People ask me if I am angry and bitter. I have been examining my feelings and I must confess, I am sad and worried, but I can find no anger or bitterness. My friend asked me what was worse, my house burning down in 2011 or this lay off. I was flummoxed and couldn't really choose. But my child, my rock and my rainbow reminded me that this lay off is not as bad as the house burning, which left us bereft in unimaginable ways since we lost most of our worldly possessions and a feline friend to it. Comparatively, I have not yet lost my worldly possessions, and the recent loss of my feline friend is not connected to this lay off, I don't think, unless it is the movement of the spheres that lacks harmony. 

Perhaps that's what it is, a fault of my stars!
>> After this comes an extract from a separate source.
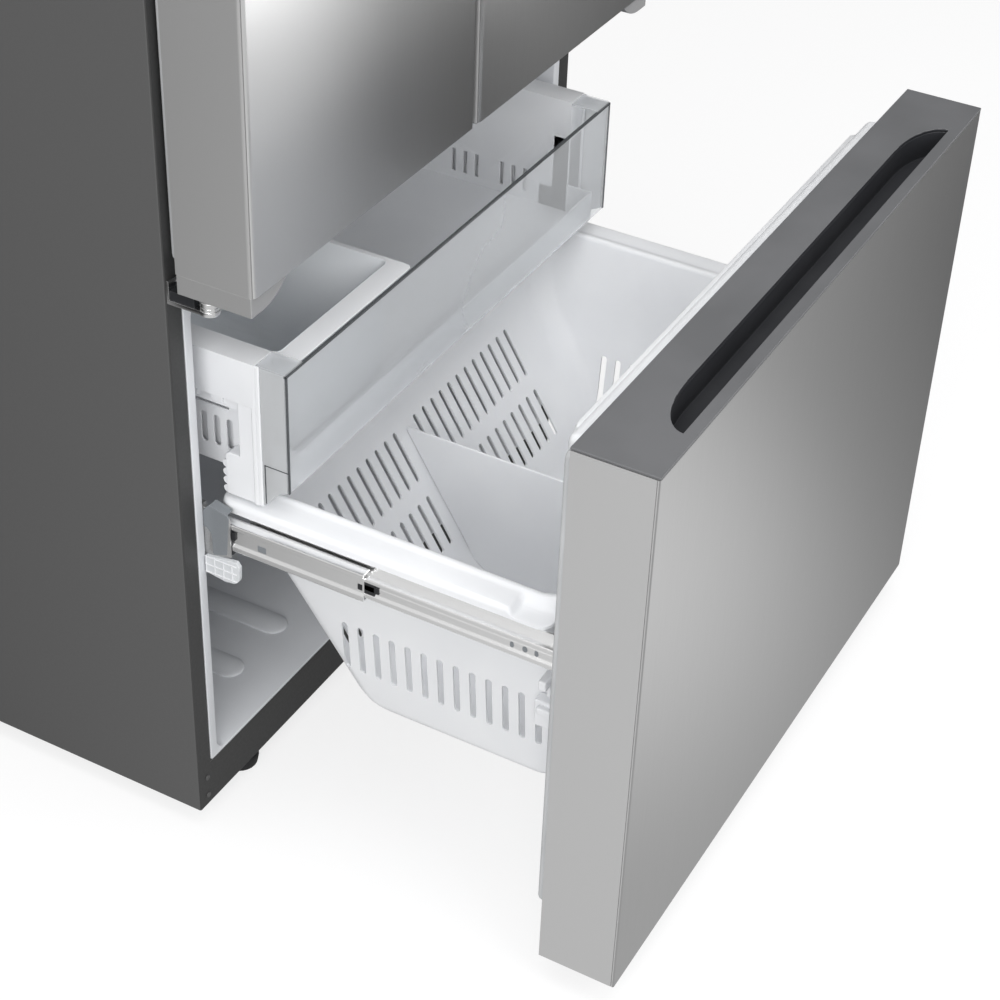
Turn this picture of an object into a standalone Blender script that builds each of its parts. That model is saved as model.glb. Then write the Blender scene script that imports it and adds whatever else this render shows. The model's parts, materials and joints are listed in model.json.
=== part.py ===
"""A french door refrigerator with a pull-out freezer drawer, modelled in metres with +Z up.

Every place in this file is measured in the cabinet's own frame: x = 0 is the middle of the cabinet,
y = 0 is the plane of its front flanges with +Y towards the back, and z = 0 is the lower edge of its
side panels. One root empty carries that frame to where the bottom centre of the whole object's box
is the world's origin. The freezer drawer stands open, and the two doors are closed.
"""

import math

import bmesh
import bpy
from mathutils import Matrix, Vector

# Driving dimensions
CASE_WIDTH = 0.908
CASE_DEPTH = 0.743
CASE_HEIGHT = 1.715
FOOT_HEIGHT = 0.028  # from the floor to the side panels' lower edge
DOOR_FRONT = -0.111  # plane of the closed doors and of the closed drawer
DOOR_BACK = -0.0145
DRAWER_TRAVEL = 0.460
TRAY_TRAVEL = 0.138

SHEET = 0.0015  # steel sheet
PLASTIC = 0.003  # moulded walls
GAP = 0.0004  # between pieces that touch
REACH = 0.05  # how far a cutter runs past what it cuts

HALF = CASE_WIDTH / 2
FLANGE = 0.027  # the front flanges' width
CAVITY_HALF = 0.412  # inside of both liners
LIP = 0.0145  # the liners' white border in front
CAVITY_BACK = 0.655

FREEZER_FLOOR = 0.084
FREEZER_TOP = 0.713
RAIL_LOW, RAIL_HIGH = 0.7325, 0.7855  # the steel rail between the two compartments
FRIDGE_FLOOR = 0.800
FRIDGE_TOP = 1.6725
HUMP_TOP = 0.265  # freezer floor over the machine compartment
MACHINE_FRONT, MACHINE_TOP = 0.470, 0.212

PIN_X, PIN_Y = 0.4425, -0.048  # the doors' hinge line
DOOR_GAP = 0.0045  # half the gap between the doors
DOOR_LOW, DOOR_HIGH = 0.777, 1.700  # the door skins' ends
DOOR_TOP = 1.712
DOOR_ROUND = 0.016

SLAB_FRONT = DOOR_FRONT - DRAWER_TRAVEL
SLAB_BACK = DOOR_BACK - DRAWER_TRAVEL
SLAB_LOW, SLAB_HIGH = 0.0139, 0.7326

RAIL_MID_Z = 0.4135  # middle height of the telescopic slides
DIVIDER_X = -0.030  # the basket's divider
TRAY_WING_BACK = -0.0590  # rear edge of the tray's clear front, with the drawer open
TRAY_CORNER_BACK = -0.0130  # rear end of the tray's front corners, with the drawer open
SLOT_PITCH = 0.0216  # of the basket's vent slots
BRACKET_FRONT = -0.0350  # front end of the slides' brackets, which stand in front of the flanges

OVERALL_DEPTH = CASE_DEPTH - SLAB_FRONT
ORIGIN = Vector((0.0, OVERALL_DEPTH / 2 - CASE_DEPTH, FOOT_HEIGHT))

MATERIALS = {  # colour, roughness, metallic
    "painted_steel": ((0.115, 0.115, 0.118), 0.45, 0.3),
    "galvanised_steel": ((0.62, 0.63, 0.64), 0.45, 0.9),
    "brushed_steel": ((0.60, 0.60, 0.60), 0.34, 0.95),
    "zinc_steel": ((0.66, 0.67, 0.68), 0.30, 0.95),
    "white_plastic": ((0.84, 0.85, 0.86), 0.45, 0.0),
    "clear_plastic": ((0.86, 0.89, 0.90), 0.08, 0.0),
    "shelf_glass": ((0.80, 0.87, 0.86), 0.06, 0.0),
    "dark_plastic": ((0.125, 0.127, 0.132), 0.50, 0.0),
    "grey_plastic": ((0.36, 0.36, 0.36), 0.50, 0.0),
    "gasket_rubber": ((0.62, 0.63, 0.64), 0.70, 0.0),
    "foot_rubber": ((0.02, 0.02, 0.022), 0.75, 0.0),
    "foam": ((0.86, 0.80, 0.62), 0.90, 0.0),
    "black_enamel": ((0.018, 0.018, 0.020), 0.35, 0.4),
    "aluminium": ((0.78, 0.79, 0.80), 0.35, 0.9),
}


# ---------------------------------------------------------------- helpers


def clear_scene():
    for item in list(bpy.data.objects):
        bpy.data.objects.remove(item, do_unlink=True)


def collection(name, shown):
    group = bpy.data.collections.new(name)
    group.hide_render = not shown
    bpy.context.scene.collection.children.link(group)
    return group


def make_materials():
    made = {}
    for name, (colour, roughness, metallic) in MATERIALS.items():
        material = bpy.data.materials.new(name)
        material.use_nodes = True
        shader = material.node_tree.nodes["Principled BSDF"]
        shader.inputs["Base Color"].default_value = (*colour, 1.0)
        shader.inputs["Roughness"].default_value = roughness
        shader.inputs["Metallic"].default_value = metallic
        made[name] = material
    return made


clear_scene()
PARTS = collection("french_door_refrigerator", True)
CUTTERS = collection("cutters", False)
MADE = make_materials()
BODIES = {}  # body name to its empty and the empty's place in the cabinet's frame


def add_body(name, at, parent=None):
    """An empty on a body's joint axis, which carries the body's pieces."""
    empty = bpy.data.objects.new(name + "_frame", None)
    empty.empty_display_size = 0.05
    PARTS.objects.link(empty)
    at = Vector(at)
    if parent:
        parent_empty, parent_at = BODIES[parent]
        empty.parent = parent_empty
        empty.location = at - parent_at
    else:
        empty.location = ORIGIN + at
    BODIES[name] = (empty, at)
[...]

I have noticed that every five years, the earth shifts away from beneath my feet and I have to figure things out all over again, emerge from great losses. Even though this loss is not on the same magnitude as the fire, it is no small thing: this job has given me definition, friends, a personal philosophy, and joy; I shall always be grateful for having it. I bought my home, my car, and my child's education with it. I wish joy to all who remain with it. 

I know I will never get this job back, no matter what shifts the spheres make. But when I dream, I forget it is no longer with me; in my dream, I wake up from this loss with relief, like I have many times these past years as I have seen the institution dwindle. 

I do not know what awaits me; this is the hardest part of this condition, the uncertainty. Whatever comes after this, I will see it through the screen of the job that needs me no more. I understand that my job has shifted away and I know that a separate path is already beneath my feet; yet I cannot really tread on it, since my heart still looks back and yearns.

Perhaps one day,  I will stop mourning for the job; perhaps one day, my missing limb will stop hurting; perhaps one day, I will redeem myself and will be tabooed no more. This post goes out with that hope.